Una domenica, la “voce” di “Tutto il calcio” Roberto Bortoluzzi (andato in pensione), venne avvicendata. Al suo posto quella di Massimo de Luca. Bravo e senza inflessioni: come una volta si pretendeva alla RAI. Ma io scrivo che ti scombussola se improvvisamente vai al cinema e senti John Wayne doppiato da un altro. Nel pomeriggio del martedì (giorno della pubblicazione della rubrica) mi arriva in redazione una telefonata. E una voce mi dice: “Sono John Wayne”. Educatamente Massimo mi spiega che ho ragione, ma che lui conta di farsi apprezzare nel ruolo delicato di chi era stato per tanti anni “uno di famiglia”. Siamo diventati amici così. Senza sfoderare le colt. E idealmente bevendo uno di quei caffè nei quali, nei film western, si sostiene galleggino i “ferri di cavallo”. Bel lavoro, Massimo. Il vecchio Nick immagino, là nel paradiso delle “voci”, avrà apprezzato.

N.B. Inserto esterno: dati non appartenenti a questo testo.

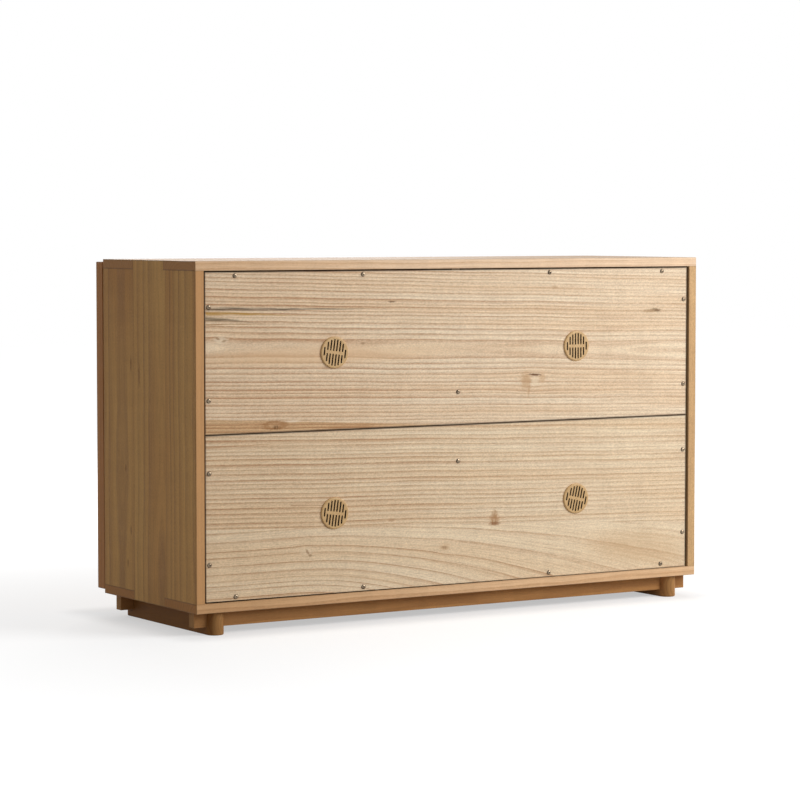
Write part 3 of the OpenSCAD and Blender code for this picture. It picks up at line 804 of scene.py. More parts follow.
def wood_material(name: str, wood: Wood, figure: Figure, low: Point, high: Point) -> bpy.types.Material:
    """Makes the material of one board, with its pattern solid through the wood.

    Args:
        name: The material's name.
        wood: The colours and the scale of the figure.
        figure: How this board was sawn.
        low, high: The board's corners.

    Returns:
        The finished material.
    """
    material, g = new_material(name)
    board = Board(low, high, figure.run)
    place = board.vector(g)
    vector = flow_round_knots(g, board, figure, place)
    rings = ring_lines(g, board, wood, figure, vector)
    fibre = Fibre.place(g, vector=vector, line=rings["Line"])
    arris_wear_and_shade = ArrisWear.place(g, vector=place, half_size=board.half, width=3 * MM)

    warmth = g.ramp(rings["Band"], 0.3, 0.7)
    if figure.staves:
        warmth = g.times_plus(rings["Stave"], 0.6, g.times(warmth, 0.5))
    colour = g.mix(g.times(warmth, wood.warm_share), paint(*wood.light), paint(*wood.warm))
    strength = wood.line_strength
    # Towards +X, away from the key lamp, the board grows darker and warmer and its lines stronger: partly
    # the wood's own tone, partly painted shade.
    if figure.warm_shaded_end:
        along, _, _ = g.split(place)
        end_warmth_and_shade = g.ramp(along, -0.15 * board.half[0], board.half[0], 0.0, figure.warm_shaded_end)
        colour = g.mix(end_warmth_and_shade, colour, paint(*wood.warm))
        strength = g.ramp(along, -board.half[0], board.half[0], 0.8 * strength, 1.4 * strength)
    fine = g.ramp(rings["Fine"], 0.35, 0.75, 0.0, wood.line_strength * 0.5)
    colour = g.mix(fine, colour, paint(*wood.line))
    colour = g.mix(g.times(rings["Line"], strength), colour, paint(*wood.line))
    silk = g.ramp(fibre["Silk"], 0.2, 0.8, 0.94, 1.05)
    silk = g.plus(silk, g.ramp(fibre["Figure"], 0.25, 0.75, -0.03, 0.03))
    silk = g.plus(silk, g.ramp(fibre["Grit"], 0.3, 0.7, -wood.grit, wood.grit))
    colour = g.mix(1.0, colour, silk, "MULTIPLY")
    colour = g.mix(g.times(fibre["Pores"], wood.pore_strength), colour, paint(*wood.end))
    colour = lay_marks(g, board, figure, place, colour)

    facing = [g.absolute(part) for part in g.split(g.node("NewGeometry").outputs["Normal"])]
    # Painted shade: the broad faces are multiplied by the face shade colour.
    if figure.face_shade:
        broad = g.ramp(facing[figure.run.value[2]], 0.7, 0.95)
        colour = g.mix(broad, colour, paint(*figure.face_shade), "MULTIPLY")
    # Painted light: the faces across the grain take the paler rim colour, as lit edges.
    if figure.rim:
        colour = g.mix(g.ramp(facing[figure.run.value[1]], 0.7, 0.95, 0.0, 0.65), colour, paint(*figure.rim))
    end_grain = g.ramp(facing[figure.run.value[0]], 0.6, 0.9)
    cut = g.mix(g.times(rings["Line"], 0.4), paint(*wood.end), paint(*darker(wood.end, 0.62)))
    colour = g.mix(g.times(end_grain, 0.8), colour, cut)
    colour = g.mix(g.times(rings["Seam"], 0.35), colour, paint(*wood.end))
    if figure.fingers:
        half_finger, reach, sign = figure.fingers
        seam = FingerSeams.place(
            g, vector=place, half_finger=half_finger, reach=reach, sign=sign, width=0.9 * MM,
        )["Seam"]
        colour = g.mix(g.times(seam, 0.5), colour, paint(*darker(wood.end, 0.45)))
    # Darker within a few millimetres of every edge. Below, a stronger dark line of painted shade is added
    # along the arrises of faces that face along X.
    edge = g.times(arris_wear_and_shade["Edge"], 0.12)
    if figure.arris_shade:
        sideways = g.times(arris_wear_and_shade["Edge"], g.ramp(facing[0], 0.3, 0.6))
        edge = g.times_plus(sideways, figure.arris_shade, edge)
    # Painted shade: narrow faces and a strip along the board's borders go near-black, as shade in the gaps.
    if figure.gap_edge_shade:
        narrow = g.ramp(facing[figure.run.value[2]], 0.3, 0.7, figure.gap_edge_shade, 0.0)
        shadow = g.times(arris_wear_and_shade["Edge"], 0.8 * figure.gap_edge_shade)
        colour = g.mix(g.larger(narrow, shadow), colour, paint(*GAP_SHADE))
    colour = g.mix(edge, colour, paint(*darker(wood.end, 0.6)))
    colour = g.mix(g.times(arris_wear_and_shade["Rub"], 0.1), colour, paint(*wood.light))

    rough = g.times_plus(rings["Line"], -0.08, wood.roughness)
    rough = g.times_plus(arris_wear_and_shade["Rub"], -0.06, rough)
    rough = g.times_plus(fibre["Silk"], 0.1, rough)
    height = g.times(fibre["Pores"], -0.05 * MM)
    height = g.times_plus(fibre["Silk"], 0.03 * MM, height)
    height = g.times_plus(rings["Line"], 0.04 * MM, height)
    g.cover({"Base Color": colour, "Roughness": rough, "Specular IOR Level": 0.12}, height, 0.7)
    return material


@dataclass(frozen=True)
class Plastic:
    """A moulded plastic."""

    colour: Colour
    shade: Colour
    # The painted shade in the slots.
    sunk: Colour
    roughness: float = 0.45

    def material(
        self, name: str, face: float, centres: list[np.ndarray], reach: float,
    ) -> bpy.types.Material:
        """Makes the plastic's material, with painted shade in the slots that sink behind the faces of the
        round vents.

        Args:
            name: The material's name.
            face: The faces' place along Y.
            centres: The middle of each vent.
            reach: How far from its vent's middle a slot may lie.

        Returns:
            The finished material.
        """
        material, g = new_material(name)
        place = g.position()
        skin = MouldedSkin.place(g, vector=place)
        colour = g.mix(g.ramp(skin["Cloud"], 0.3, 0.7), paint(*self.colour), paint(*self.shade))
        x, y, z = g.split(place)
        nearest = 1.0
        for centre in centres:
            aside = g.minus(x, float(centre[0]))
            above = g.minus(z, float(centre[2]))
            nearest = g.smaller(g.squares(aside, above), nearest)
        within = g.ramp(g.math("SQRT", nearest), reach, reach + 1 * MM, 1.0, 0.0)
        # Painted shade: the slot walls sunk behind each vent's face go near-black.
        sunk = g.ramp(y, face - 0.5 * MM, face - 0.05 * MM, 0.97, 0.0)
        colour = g.mix(g.times(sunk, within), colour, paint(*self.sunk))
        rough = g.times_plus(skin["Cloud"], 0.12, self.roughness - 0.06)
        height = g.times(skin["Pebble"], 0.03 * MM)
        g.cover({"Base Color": colour, "Roughness": rough}, height, 0.5)
        return material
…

Nel basket la partita clou della giornata è stata Reyer-Armani. Vince Messina per un solo punto 70-71 con canestro di Micov a 4 secondi dalla fine. Bella partita: il talento offensivo di Milano e la difesa di Venezia. Il basket sa essere crudele: dalla linea della carità sbaglia Brooks, ma poco dopo sbaglia anche Bramos. Non basta alla Reyer il canestro da tre di Daye più bello della stagione: iniziale doppia finta da fermo che manda al bar Brooks e piuma che si adagia nella retina. La preghiera finale di Stone (brutta scelta) finisce nel nulla. Milano vince una gara complicata dopo aver nuovamente fallito in Eurolega. Cerca rinforzi causa l'ennesimo infortunio a Nedovic. Li cerca anche la Reyer che non ha la più pallida idea rispetto ai tempi di recupero di Goudelock. La classifica di Walter De Raffaele piange: oggi i campioni d'Italia non sarebbero ai playoff. Quella di Messina trova sangue fresco, mentre Bologna continua a correre. Ma, come noto, ai play off comincerà, come sempre, un altro campionato.